Re: Akunyili Angry Because She Was Expelled From Yar’adua Cabal by kech(f): 3:48am On Mar 06, 2010
Oh, so there is actually a cabal? See his mouth. He'll soon put his foot in it. grin Make im dey yarn.
Re: Akunyili Angry Because She Was Expelled From Yar’adua Cabal by slap1(m): 7:44am On Mar 06, 2010
Talking from every available hole in the body is sure a way to gain audience.

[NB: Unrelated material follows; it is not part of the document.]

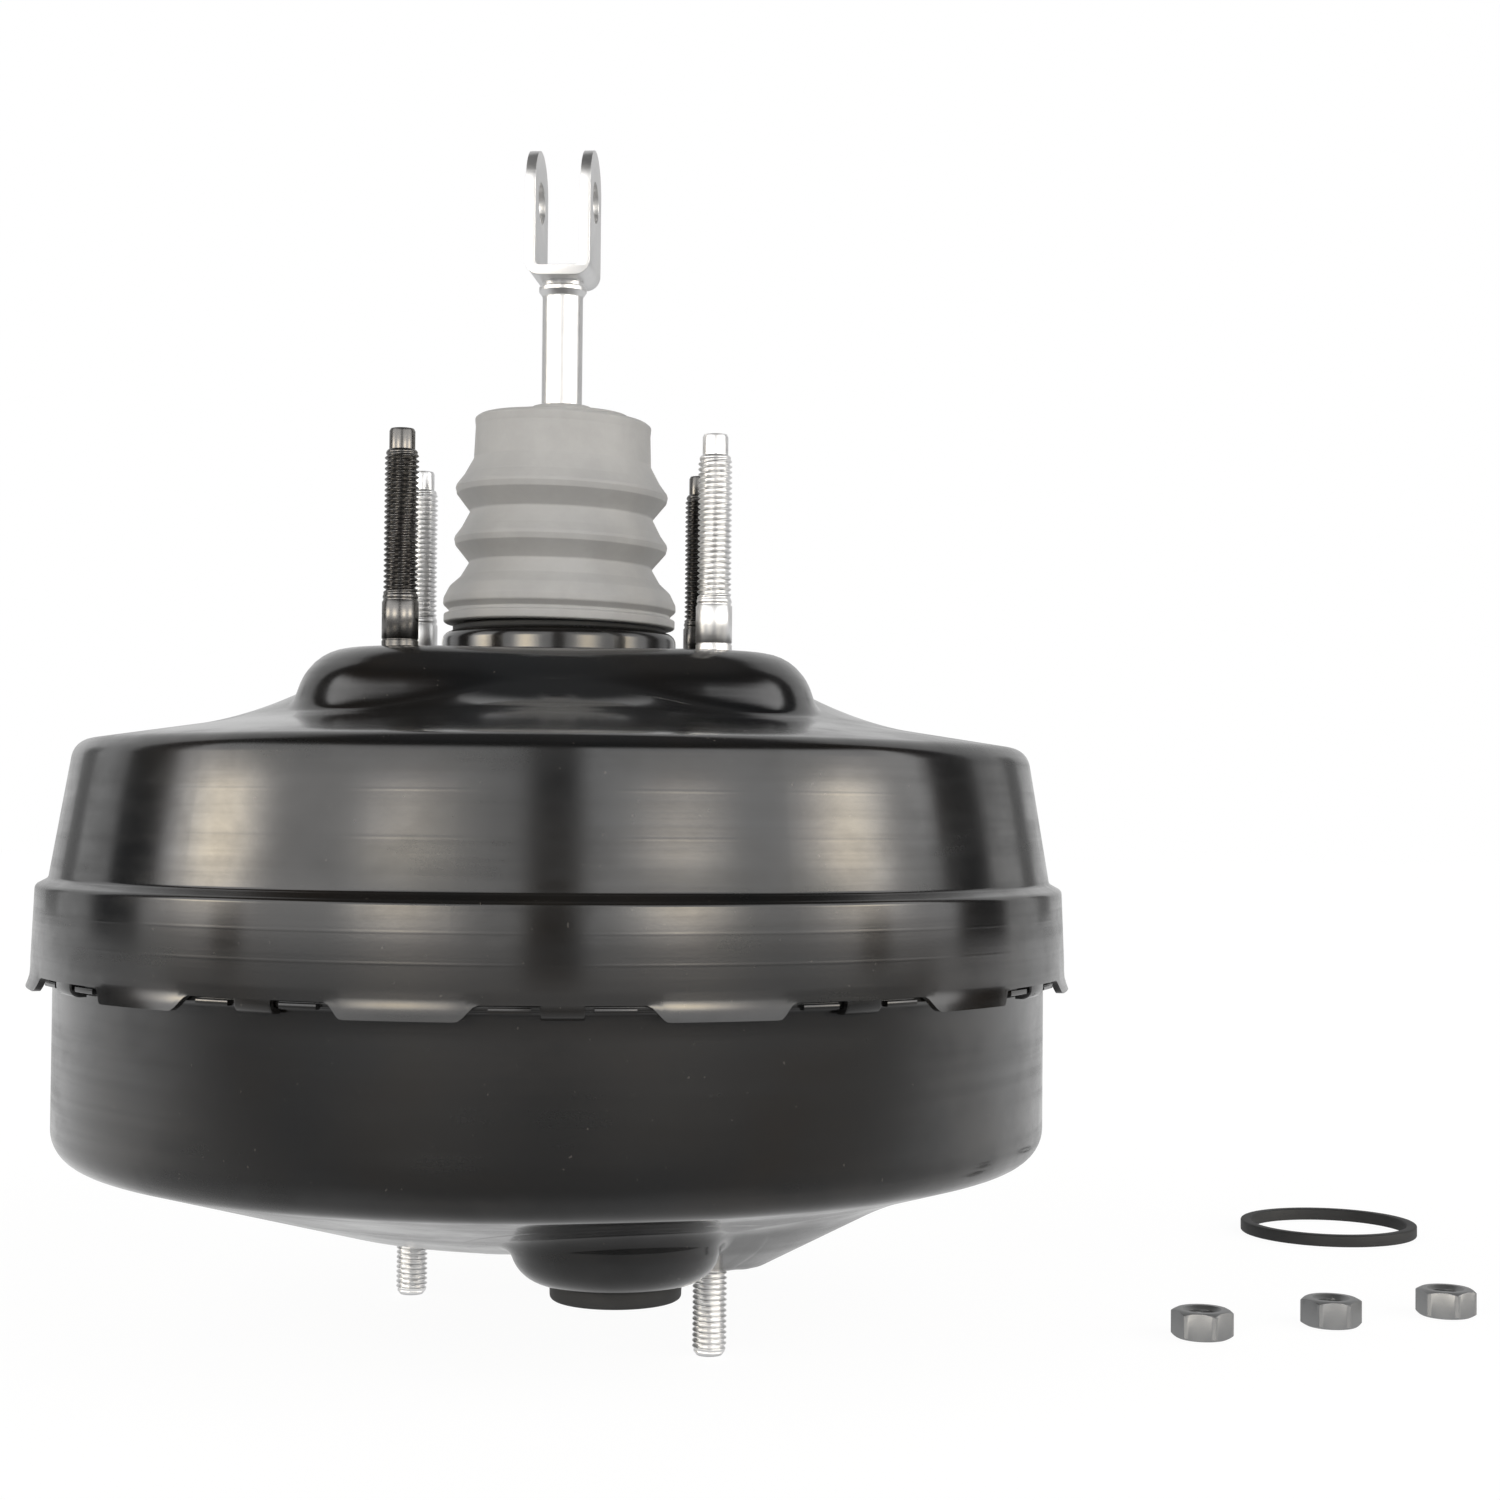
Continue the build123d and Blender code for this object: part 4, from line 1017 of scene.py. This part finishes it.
nut_r, nut_turn, nut_z = nut_grid()
for k, (x, y, angle) in enumerate(nut_places):
    spin = nut_turn + math.radians(angle)
    grid = around(nut_r, spin, kit_floor + nut_z, (x, y))
    grid_piece(f"mounting_nut_{k + 1}", grid, dull_zinc, "housing", closed_rows=True, sharp=28.0,
               stands_for=["mounting_nuts"], slot="nut_zinc")
print("nuts", len(nut_places))

# %% Seal ring
ring_inner, ring_outer, ring_high, ring_edge, ring_at = 23.0, 26.0, 3.4, 0.5, (232.7, 123.7)
ring_section = [(ring_inner, kit_floor, ring_edge), (ring_outer, kit_floor, ring_edge),
                (ring_outer, kit_floor + ring_high, ring_edge),
                (ring_inner, kit_floor + ring_high, ring_edge)]
spun_piece("master_cylinder_seal_ring", ring_section, black_rubber, "housing", columns=160, steps=4,
           centre=ring_at, stands_for=["master_cylinder_seal"], slot="black_rubber")
print("ring", 2 * ring_outer, "mm across")

# %% [markdown]
# The photo was taken from a little under the middle of the shell, so the camera looks level
# and slightly up. Its place comes from fitting the stud tips, the shell's sides and the
# threads' pitch.

# %% Camera
photo_side = 1500
focal_pixels = 2442.0
camera_at = np.array([6.47, -605.5, -36.3])
yaw, pitch_up, roll = np.radians([3.884, 1.454, -0.504])


def make_camera():
    """Looks along (sin yaw cos pitch, cos yaw cos pitch, sin pitch), turned about that by the roll."""
    flat = math.cos(pitch_up)
    forward = np.array([math.sin(yaw) * flat, math.cos(yaw) * flat, math.sin(pitch_up)])
    level = np.array([math.cos(yaw), -math.sin(yaw), 0.0])
    over = np.cross(level, forward)
    right = math.cos(roll) * level - math.sin(roll) * over
    up = math.sin(roll) * level + math.cos(roll) * over
    data = bpy.data.cameras.new("camera")
    data.sensor_width = 36.0
    data.lens = focal_pixels * data.sensor_width / photo_side
    print("lens", round(data.lens, 2), "mm")
    data.clip_start, data.clip_end = 0.01, 100.0
    camera = bpy.data.objects.new("camera", data)
    scene.collection.objects.link(camera)
    turned = np.column_stack([right, up, -forward])
    camera.matrix_world = Matrix.Translation(camera_at * mm) @ Matrix(turned.tolist()).to_4x4()
    scene.camera = camera


make_camera()

# %% [markdown]
# Black gloss is seen only by what it reflects. The object stands between two tall pale walls
# that leave a dark slot behind the camera, in front of a white sweep, under a dark ceiling: the
# walls make the grey bands of the shell, the slot its dark stripe, and the ceiling its black
# hub. Two plain soft boxes add a little shading to the matt pieces.

# %% Lights
middle = (0.0, 0.0, -0.04)
box_place, box_size, box_power = (1.1, -1.0, 0.95), 0.9, 3.0


def soft_box(name, place):
    """Square area lamp at a place in metres, facing the middle of the object."""
    data = bpy.data.lights.new(name, "AREA")
    data.size, data.energy = box_size, box_power
    lamp = bpy.data.objects.new(name, data)
    scene.collection.objects.link(lamp)
    lamp.visible_glossy = False
    lamp.location = place
    away = np.array(place) - np.array(middle)
    lamp.rotation_euler = Vector(away).to_track_quat("Z", "Y").to_euler()


for side, place_name in ((-1, "left"), (1, "right")):
    soft_box(f"{place_name}_soft_box", (side * box_place[0], box_place[1], box_place[2]))
print("soft boxes", box_power, "W each")

# %% [markdown]
# The floor is pale and takes the object's shadow, and to the camera it melts into the white
# background. In reflections it is bright only behind the object, because the studio floor in
# front is in the dark, and that is why the lower shell reads almost black.

# %% Floor
floor_half, floor_drop = 6.0, 0.0002
floor_seen_share, floor_glow = 0.9, 1.05
front_dark_y, back_bright_y = -0.36, 0.05
far_front_y, far_front_share = -1.2, 0.75
floor_dim, floor_bright = 0.22, 0.66


def ray_kind(tree, name):
    """1 for rays of one kind, 0 for the others."""
    return add_node(tree, "ShaderNodeLightPath", {}, {}, output=name)


def seen_ray(tree):
    """1 for what the camera sees, also through a transparent surface."""
    return ray_kind(tree, "Is Camera Ray").math("MAXIMUM", ray_kind(tree, "Is Transmission Ray"))


def make_floor():
    """One quad. Its material mixes the lit floor with a glow, all glow in reflections."""
    made = Finish("pale_floor", Roughness=0.8, Base_Color=(0.86, 0.86, 0.86, 1.0))
    tree = made.tree
    camera_ray = seen_ray(tree)
    mirrored = ray_kind(tree, "Is Glossy Ray")
    depth = add_node(tree, "ShaderNodeSeparateXYZ", {}, {0: made.place}, output=1)
    bright = depth.step(front_dark_y, back_bright_y) + depth.step(front_dark_y, far_front_y) * far_front_share
    seen_colour = made.mix(bright, grey(floor_dim), grey(floor_bright))
    colour = made.mix(camera_ray, seen_colour, grey(1.0))
    glow = add_node(tree, "ShaderNodeEmission", {}, {"Color": colour, "Strength": floor_glow})
    share = (camera_ray * floor_seen_share).math("MAXIMUM", mirrored)
    lit = Value(tree, made.shader.outputs[0])
    mixed = add_node(tree, "ShaderNodeMixShader", {}, {0: share, 1: lit, 2: glow})
    tree.links.new(mixed.socket, tree.nodes["Material Output"].inputs[0])
    mesh = bpy.data.meshes.new("floor")
    top = kit_floor * mm - floor_drop
    corners = [(-floor_half, -floor_half, top), (floor_half, -floor_half, top),
               (floor_half, floor_half, top), (-floor_half, floor_half, top)]
    mesh.from_pydata(corners, [], [(0, 1, 2, 3)])
    floor = bpy.data.objects.new("floor", mesh)
    scene.collection.objects.link(floor)
    mesh.materials.append(made.material)


make_floor()
print("floor at", kit_floor, "mm")

# %% [markdown]
# The room is painted by direction: an angle round from the camera's side, and an angle up. Each
# wall is a product of soft steps of those two angles, so its edges blur as a big soft box's do.
# Four warm glows low on the walls stand for the bulbs behind their cloth.

# %% Room
wall_level, ceiling_level, behind_level, dim_level = 1.75, 0.10, 0.62, 0.03
glow_turns, glow_rise, glow_level = (-79.0, -32.0, 28.0, 69.0), 11.0, 9.0
glow_half_turn, glow_half_rise = 17.0, 10.0
glow_colour = (1.0, 0.86, 0.64, 1.0)
wall_turn, wall_rise = (3.5, 9.0, 94.0, 100.0), (-5.0, 6.0, 34.0, 46.0)
gap_turn, gap_rise = (66.0, 70.0, 74.0, 78.0), (14.0, 8.0)
slot_turn, slot_rise, slot_depth = (132.0, 136.0, 142.0, 146.0), (18.0, 10.0), 0.8
behind_turn, behind_rise, ceiling_rise = (114.0, 119.0), (64.0, 50.0), (50.0, 80.0)


def band(value, start, full, fade, end):
    """Soft band: rises from start to full and falls from fade to end."""
    return value.step(start, full) * value.step(end, fade)


def make_world():
    """White for the camera. Other rays see two walls in front, the sweep behind and a dark ceiling."""
    world = bpy.data.worlds.new("room")
    scene.world = world
    world.use_nodes = True
    tree = world.node_tree
    place = add_node(tree, "ShaderNodeTexCoord", {}, {}, output="Generated")
    x, y, z = (add_node(tree, "ShaderNodeSeparateXYZ", {}, {0: place}, output=k) for k in range(3))
    side = x.math("ARCTAN2", y * -1.0) * (180 / math.pi)
    turn = side.math("ABSOLUTE")
    rise = z.math("ARCSINE") * (180 / math.pi)
    walls = band(turn, *wall_turn) * band(rise, *wall_rise)
    gap = band(turn, *gap_turn) * rise.step(*gap_rise)
    slot = band(turn, *slot_turn) * rise.step(*slot_rise) * slot_depth
    behind = turn.step(*behind_turn) * rise.step(*behind_rise) * (1.0 - slot) * behind_level
    ceiling = rise.step(*ceiling_rise) * ceiling_level
    glows = [(side - k).math("ABSOLUTE").step(glow_half_turn, 0.0) for k in glow_turns]
    glow = sum(glows[1:], glows[0]) * (rise - glow_rise).math("ABSOLUTE").step(glow_half_rise, 0.0)
    level = walls * (1.0 - gap) * wall_level + glow * glow_level + behind + ceiling + dim_level
    seen = seen_ray(tree)
    strength = level * (1.0 - seen) + seen
    tint = add_node(tree, "ShaderNodeMix", {"data_type": "RGBA"},
                    {"Factor": glow * (1.0 - seen), 6: grey(1.0), 7: glow_colour}, output=2)
    background = tree.nodes["Background"]
    tree.links.new(tint.socket, background.inputs["Color"])
    tree.links.new(strength.socket, background.inputs["Strength"])


make_world()
print("room nodes", len(scene.world.node_tree.nodes))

Re: Akunyili Angry Because She Was Expelled From Yar’adua Cabal by monkeyleg: 7:52am On Mar 06, 2010
absolute dead-ender. Should be ignored
Re: Akunyili Angry Because She Was Expelled From Yar’adua Cabal by rickie4us(m): 8:01am On Mar 06, 2010
freedom of expression at its best ,
Re: Akunyili Angry Because She Was Expelled From Yar’adua Cabal by mamagee3(f): 7:55pm On Mar 06, 2010
Where does all these Yaradua issues pop put from?. . . undecided
I thought the dude has been incapacitated since last year
.
Re: Akunyili Angry Because She Was Expelled From Yar’adua Cabal by jamace(m): 12:21am On Mar 07, 2010
His using the words "my sister" reminds me of Aondoakaa's apology letter to the same Dora Akunyili. grin grin With hindsight, my mind is racing towards the "Hail Master" tactics of Judas Iscariot in the Bible. I smell calumny and betrayal in the whole statement. cheesy cheesy
Re: Akunyili Angry Because She Was Expelled From Yar’adua Cabal by SirRogers: 1:24am On Mar 07, 2010
Who are the other two candidates?
The other two candidates are any other candidate that may emerge. For instance, Bukola Saraki, son of Olusola Saraki and the Chairman of Governors Forum, may come in or you may have Alhaji Danjuma Goje, governor of Gombe State. These are people who have great acceptability. Forget about Buhari. He contested many times. Somebody completely new may come. But the point now is that the people I think about are very simple. I think of Goje, governor of Gombe State. I think of Saraki, the Governor of Kwara State. These are the two people I think of mostly. Shekarau of Kano State would have come into reckoning, but he’s not in the PDP and by hook or crook, the PDP will win the next election.